The court reduced the amount to Sh300 million plus interest. The two are jointly liable.

An investment bank owned by businessman Jimnah Mbaru and a South African bank have been ordered to pay an investor about Sh418 million arising from what the High Court termed as “a complicated wave of deceit” perpetuated by the two companies.

In a judgment delivered by Justice Eric Ogola, Dyer & Blair Investment Bank and CFC Stanbic Bank are to pay Mr John Kung’u Kiarie - a former director of the Kenya Commercial Bank (KCB) - over Sh300 million plus interest at 16 per cent per year from October 21, 2007 to date for under-declaring his returns on investment.

“It is the finding of this court that the 2nd defendant (Stanbic Bank) joined the 1st defendant (Dyer & Blair Investment Bank) in a complicated wave of deceit whose aim was to trade with the plaintiff’s money without accounting for interest,” Justice Ogola ruled.

It is a ruling with huge financial implications not only for the pair, but also regulators coming just when the Central Bank of Kenya and Capital Markets Authority have tightened the laws to rein in misconduct.

Mr Kung’u had been a longtime customer of Dyer & Blair, who occasionally invested in the stock markets.

In April 2003, he met the then Dyer & Blair general manager, Mr Mohamed Hassan - current chairman of National Bank of Kenya board of directors - and they agreed that he would invest Sh100 million in the bond markets, among other places.

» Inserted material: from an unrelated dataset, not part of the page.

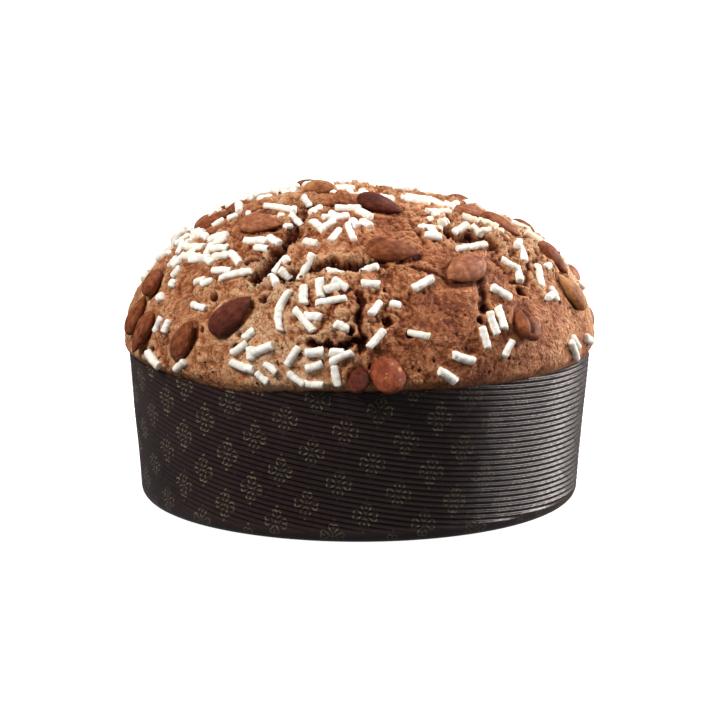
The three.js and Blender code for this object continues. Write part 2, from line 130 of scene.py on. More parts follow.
# Patches of tone: around, up, reach, lighter or darker, redder or yellower
# The pale, yellower patch on the right edge, at around 88, is a painted highlight
TONE_AND_HIGHLIGHT_PATCHES = [
    (-60, 8, 34, 0.36, 0.2), (-20, 8, 26, 0.7, 0.1), (-16, 4, 14, 0.25, 0.05),
    (-30, 18, 18, 0.24, 0.05), (-50, 36, 26, -0.2, 0.15), (10, 52, 30, -0.28, 0),
    (-15, 62, 22, -0.3, 0.15), (10, 12, 16, -0.3, 0.15), (28, 18, 22, -0.44, 0.1),
    (48, 16, 20, -0.12, 0.1), (60, 6, 20, 0.22, 0), (70, 32, 22, 0.12, -0.1),
    (88, 14, 20, 0.85, -0.6), (-30, 38, 14, -0.25, 0.35), (42, 36, 14, -0.25, 0.4),
    (20, 34, 10, -0.25, 0.45), (4, 29, 10, -0.25, 0.35), (-5, 11, 9, -0.15, 0.3),
    (-48, 61, 7, -0.1, 0.5), (-34, 66, 7, 0.1, 0.6), (-20, 68, 7, 0.15, 0.6),
    (-6, 69, 7, 0.15, 0.5), (-69, 54, 8, -0.1, 0.25),
]

# Sugar sticks that stand out one by one on the front, by their length: around, up, turn
SINGLE_STICKS = {
    19: [(-49, 55, 6), (-18, 18, 87)],
    17: [(-36, 26, 19)],
    16: [(39, 35, -5)],
    14: [(-16, 31, 63), (-13, 16, -45), (-7, 21, 11)],
    13: [
        (-106, 56, 76), (-81, 48, 14), (-66, 16, 38), (-63, 32, 23), (-62, 28, 67), (-56, 2, -20),
        (-54, 29, 15), (-38, 38, 8), (-3, 44, -73), (57, 18, 11), (61, 33, 17), (89, 68, 58),
    ],
    12: [
        (-57, 37, 23), (-51, 29, -6), (-40, 31, -31), (-31, 44, -73), (-27, 5, -12), (-7, 59, -4),
        (48, 54, -28), (57, 23, 62), (60, 3, -55), (100, 48, -42),
    ],
    11: [
        (-50, 33, 27), (-4, 8, 25), (4, 12, 48), (17, 25, 25), (24, 7, -19), (33, 14, -82),
        (36, 15, 87), (39, 21, -34), (58, 30, 49), (65, 17, 68), (74, 24, 68), (79, 29, 48),
    ],
    10: [
        (-88, 83, -38), (-46, 31, 28), (-42, 27, 14), (-31, 39, -31), (-27, 22, -65), (-24, 31, 47),
        (-22, 9, 23), (-17, 46, -40), (-15, 8, 57), (14, 13, -20), (20, 3, -35), (30, 11, -83),
        (32, 46, -16), (39, 47, 29), (51, 54, 1), (63, 43, -80), (98, 61, 42),
    ],
    9: [
        (-66, 36, 3), (-64, 21, 54), (-63, 27, 58), (-58, 29, 17), (-45, 1, 34), (-43, 17, -5),
        (-33, 35, -13), (-33, 52, -16), (-28, 9, 37), (-24, 26, -47), (-14, 2, -32), (-14, 22, -82),
        (-10, 24, -82), (-10, 2, -1), (-9, 42, 70), (-7, 30, 20), (-5, 2, -77), (3, 55, -51),
        (3, 30, -3), (4, 19, 54), (22, 37, 8), (36, 8, 50), (43, 43, 3), (49, 25, 61), (76, 27, 57),
        (89, 60, 35), (92, 53, 81),
    ],
    8: [
        (-74, 25, 63), (-57, 11, 58), (-56, 38, -1), (-13, 47, 57), (-11, 17, -8), (-10, 9, 10),
        (-10, 6, 21), (-9, 52, 40), (-5, 25, -25), (-2, 4, 11), (3, 25, -5), (28, 41, -20),
        (30, 43, 89), (58, 47, -68), (61, 6, -47), (71, 5, -24),
    ],
    7: [
        (-103, 74, 34), (-99, 61, 58), (-86, 27, 60), (-53, 32, -63), (-53, 36, 41), (-22, 29, -18),
        (-22, 1, -37), (-20, 5, -31), (-17, 39, -15), (-13, 54, -50), (-7, 24, 16), (-5, 9, 3),
        (-4, 15, -18), (-2, 48, -66), (3, 48, -57), (28, 46, 23), (47, 28, -62), (59, 18, 87),
        (66, 25, 1), (79, 30, 50), (103, 71, 72),
    ],
    6: [
        (-145, 83, -65), (-96, 71, -46), (-74, 42, -85), (-70, 77, -67), (-60, 24, 54), (-59, 37, 61),
        (-52, 11, 78), (-47, 23, 26), (-44, 23, 32), (-26, 12, 50), (-25, 8, -80), (-15, 52, 35),
    ],
    5: [
        (-99, 65, 41), (-86, 33, 78), (-80, 31, 41), (-76, 36, 69), (-65, 45, -84), (9, 20, -20),
        (86, 16, -83),
    ],
    4: [
        (-103, 67, 48), (-100, 51, 42), (-89, 56, 35), (-77, 73, -74), (-60, 17, 30), (-58, 21, -80),
        (-42, 52, 15),
    ],
}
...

It is at this point that the wave of deceit kicked in as Justice Ogola would note; “Just when the money was being received for the further re-investment, an investigation on the plaintiff’s account was commenced by the Central Bank of Kenya Fraud Investigation Unit and immediately, and allegedly in synchrony, and as if they were waiting for this, the first defendant- unilaterally and unlawfully froze the plaintiff’s account, thereby rendering the reinvestment and access thereto impossible.”

CONSPIRACY
The criminal case would run from 2003 to 2007, during which time the two institutions are said to have continued illegally holding Mr Kiarie’s funds.

Evidence adduced shows that the account continued to be drawn in what the court concluded Mr Kiarie’s money was being actively traded with by the two institutions.

But it is the basis of the freezing orders that help in joining the dots to a conspiracy to defraud.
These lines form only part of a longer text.